▶ Dataset:

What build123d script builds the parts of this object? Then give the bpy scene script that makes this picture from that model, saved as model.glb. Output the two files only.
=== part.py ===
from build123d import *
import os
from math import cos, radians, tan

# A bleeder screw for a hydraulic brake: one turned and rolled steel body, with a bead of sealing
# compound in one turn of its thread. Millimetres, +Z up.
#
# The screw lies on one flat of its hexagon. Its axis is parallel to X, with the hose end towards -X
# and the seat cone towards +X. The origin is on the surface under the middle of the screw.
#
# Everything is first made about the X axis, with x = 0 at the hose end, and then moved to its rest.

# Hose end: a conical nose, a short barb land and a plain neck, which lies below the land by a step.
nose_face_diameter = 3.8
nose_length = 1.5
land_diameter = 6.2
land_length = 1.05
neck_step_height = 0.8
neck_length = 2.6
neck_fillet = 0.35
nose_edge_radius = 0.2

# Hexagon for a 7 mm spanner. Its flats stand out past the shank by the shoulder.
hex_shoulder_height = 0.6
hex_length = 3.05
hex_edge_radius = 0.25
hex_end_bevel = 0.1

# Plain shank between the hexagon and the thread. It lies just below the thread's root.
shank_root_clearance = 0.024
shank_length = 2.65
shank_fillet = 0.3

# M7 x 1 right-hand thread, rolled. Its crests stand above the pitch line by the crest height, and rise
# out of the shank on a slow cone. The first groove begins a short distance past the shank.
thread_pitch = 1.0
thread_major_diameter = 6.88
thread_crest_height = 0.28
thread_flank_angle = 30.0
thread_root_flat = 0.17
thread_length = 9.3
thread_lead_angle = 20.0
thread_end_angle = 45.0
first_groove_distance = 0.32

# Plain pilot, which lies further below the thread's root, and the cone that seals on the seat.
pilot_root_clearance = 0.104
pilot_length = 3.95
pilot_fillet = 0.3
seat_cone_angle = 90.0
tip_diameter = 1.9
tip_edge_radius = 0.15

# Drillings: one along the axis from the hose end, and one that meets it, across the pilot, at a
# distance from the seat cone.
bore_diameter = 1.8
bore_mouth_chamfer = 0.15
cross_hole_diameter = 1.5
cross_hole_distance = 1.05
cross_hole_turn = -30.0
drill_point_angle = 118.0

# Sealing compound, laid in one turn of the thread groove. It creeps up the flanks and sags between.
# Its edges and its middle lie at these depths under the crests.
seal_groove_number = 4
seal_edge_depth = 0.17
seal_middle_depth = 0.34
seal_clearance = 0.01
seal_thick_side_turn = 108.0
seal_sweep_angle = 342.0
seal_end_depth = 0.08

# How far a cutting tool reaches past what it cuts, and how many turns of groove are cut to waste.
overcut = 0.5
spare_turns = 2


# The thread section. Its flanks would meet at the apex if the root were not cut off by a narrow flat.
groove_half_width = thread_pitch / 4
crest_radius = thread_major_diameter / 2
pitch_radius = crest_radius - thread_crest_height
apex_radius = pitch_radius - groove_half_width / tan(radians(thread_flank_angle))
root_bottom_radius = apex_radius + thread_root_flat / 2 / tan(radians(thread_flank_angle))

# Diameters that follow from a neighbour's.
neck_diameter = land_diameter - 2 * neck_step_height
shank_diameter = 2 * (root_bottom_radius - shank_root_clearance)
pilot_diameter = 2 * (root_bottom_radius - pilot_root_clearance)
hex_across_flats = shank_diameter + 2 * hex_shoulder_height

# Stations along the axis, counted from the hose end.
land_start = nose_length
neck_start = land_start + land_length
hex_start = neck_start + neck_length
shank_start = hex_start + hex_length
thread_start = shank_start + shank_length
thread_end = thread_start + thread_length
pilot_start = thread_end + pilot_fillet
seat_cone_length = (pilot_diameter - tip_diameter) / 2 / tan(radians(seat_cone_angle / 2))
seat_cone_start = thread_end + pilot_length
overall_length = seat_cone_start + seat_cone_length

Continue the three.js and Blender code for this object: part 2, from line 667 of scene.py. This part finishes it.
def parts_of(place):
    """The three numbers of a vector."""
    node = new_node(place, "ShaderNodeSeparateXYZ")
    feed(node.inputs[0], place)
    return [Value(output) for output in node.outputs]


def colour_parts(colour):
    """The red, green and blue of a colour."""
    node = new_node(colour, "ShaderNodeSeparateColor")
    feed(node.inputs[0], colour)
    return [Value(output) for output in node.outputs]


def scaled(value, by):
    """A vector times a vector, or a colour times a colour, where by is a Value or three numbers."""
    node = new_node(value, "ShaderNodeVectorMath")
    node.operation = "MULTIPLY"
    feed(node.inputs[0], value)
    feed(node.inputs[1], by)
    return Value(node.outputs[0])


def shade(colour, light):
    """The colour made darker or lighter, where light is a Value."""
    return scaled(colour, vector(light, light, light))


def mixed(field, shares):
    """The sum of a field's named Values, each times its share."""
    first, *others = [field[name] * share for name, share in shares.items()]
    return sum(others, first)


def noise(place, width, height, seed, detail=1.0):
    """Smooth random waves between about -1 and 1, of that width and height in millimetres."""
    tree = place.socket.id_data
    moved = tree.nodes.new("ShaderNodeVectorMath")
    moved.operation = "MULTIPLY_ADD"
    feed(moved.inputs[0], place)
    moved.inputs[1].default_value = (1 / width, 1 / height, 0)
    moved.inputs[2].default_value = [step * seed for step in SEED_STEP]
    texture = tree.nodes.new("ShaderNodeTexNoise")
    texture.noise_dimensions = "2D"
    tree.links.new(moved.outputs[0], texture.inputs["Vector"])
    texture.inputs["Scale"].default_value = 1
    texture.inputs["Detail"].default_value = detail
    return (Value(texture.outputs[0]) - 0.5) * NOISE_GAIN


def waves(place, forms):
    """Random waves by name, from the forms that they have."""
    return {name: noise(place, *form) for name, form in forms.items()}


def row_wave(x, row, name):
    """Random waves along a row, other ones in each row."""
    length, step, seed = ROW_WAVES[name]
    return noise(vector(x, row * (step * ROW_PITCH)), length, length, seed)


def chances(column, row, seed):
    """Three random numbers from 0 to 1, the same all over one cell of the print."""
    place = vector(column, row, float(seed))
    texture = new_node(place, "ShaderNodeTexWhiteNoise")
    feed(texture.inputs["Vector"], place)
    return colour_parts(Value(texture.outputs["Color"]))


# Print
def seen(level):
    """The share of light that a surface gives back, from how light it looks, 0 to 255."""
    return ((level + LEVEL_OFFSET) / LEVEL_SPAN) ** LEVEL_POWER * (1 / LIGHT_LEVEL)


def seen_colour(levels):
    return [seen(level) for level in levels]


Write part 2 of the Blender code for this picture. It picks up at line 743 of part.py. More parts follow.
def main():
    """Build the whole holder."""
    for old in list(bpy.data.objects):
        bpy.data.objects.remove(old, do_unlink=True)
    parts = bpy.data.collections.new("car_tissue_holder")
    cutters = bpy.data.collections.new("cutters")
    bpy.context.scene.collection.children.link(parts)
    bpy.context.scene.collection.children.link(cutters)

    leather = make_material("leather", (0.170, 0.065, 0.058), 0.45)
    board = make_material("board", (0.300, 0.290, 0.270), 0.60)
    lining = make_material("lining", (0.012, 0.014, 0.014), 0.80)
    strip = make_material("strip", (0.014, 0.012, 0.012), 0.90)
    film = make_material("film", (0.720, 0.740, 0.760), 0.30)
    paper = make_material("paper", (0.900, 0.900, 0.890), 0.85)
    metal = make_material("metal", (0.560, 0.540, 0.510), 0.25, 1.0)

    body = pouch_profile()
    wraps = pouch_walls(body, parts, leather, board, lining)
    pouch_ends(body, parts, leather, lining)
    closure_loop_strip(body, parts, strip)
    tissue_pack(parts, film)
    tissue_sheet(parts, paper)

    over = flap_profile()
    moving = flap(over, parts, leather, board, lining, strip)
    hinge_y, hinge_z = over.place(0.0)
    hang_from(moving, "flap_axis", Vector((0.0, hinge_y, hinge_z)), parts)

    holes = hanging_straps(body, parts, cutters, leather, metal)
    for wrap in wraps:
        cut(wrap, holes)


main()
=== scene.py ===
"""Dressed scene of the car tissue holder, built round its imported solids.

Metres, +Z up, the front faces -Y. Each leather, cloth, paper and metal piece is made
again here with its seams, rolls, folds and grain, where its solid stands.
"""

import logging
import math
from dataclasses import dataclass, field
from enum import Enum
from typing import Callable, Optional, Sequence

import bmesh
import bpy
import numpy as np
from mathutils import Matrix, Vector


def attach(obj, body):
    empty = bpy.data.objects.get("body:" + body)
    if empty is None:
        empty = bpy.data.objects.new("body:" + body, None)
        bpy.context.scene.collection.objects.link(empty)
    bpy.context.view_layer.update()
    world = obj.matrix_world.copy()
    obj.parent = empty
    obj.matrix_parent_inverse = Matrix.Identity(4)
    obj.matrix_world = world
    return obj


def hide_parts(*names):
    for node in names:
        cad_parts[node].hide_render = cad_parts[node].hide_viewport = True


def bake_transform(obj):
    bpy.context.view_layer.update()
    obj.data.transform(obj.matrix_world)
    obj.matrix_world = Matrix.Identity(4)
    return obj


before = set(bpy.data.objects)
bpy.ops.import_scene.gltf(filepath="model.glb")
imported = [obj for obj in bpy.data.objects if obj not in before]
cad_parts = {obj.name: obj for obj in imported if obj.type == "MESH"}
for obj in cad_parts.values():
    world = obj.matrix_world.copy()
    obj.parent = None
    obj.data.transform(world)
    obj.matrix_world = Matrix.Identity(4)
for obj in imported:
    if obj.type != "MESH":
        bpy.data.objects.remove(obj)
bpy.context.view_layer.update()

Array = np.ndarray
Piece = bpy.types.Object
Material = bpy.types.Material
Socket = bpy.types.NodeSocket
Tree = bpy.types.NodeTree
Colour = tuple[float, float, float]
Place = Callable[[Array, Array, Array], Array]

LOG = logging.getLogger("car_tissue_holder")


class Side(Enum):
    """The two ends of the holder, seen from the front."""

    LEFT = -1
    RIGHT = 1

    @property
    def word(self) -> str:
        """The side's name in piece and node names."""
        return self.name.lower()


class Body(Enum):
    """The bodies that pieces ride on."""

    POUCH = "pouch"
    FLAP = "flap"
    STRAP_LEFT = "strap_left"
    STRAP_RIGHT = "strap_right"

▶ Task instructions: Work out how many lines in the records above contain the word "True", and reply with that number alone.

▶ Written answer: 2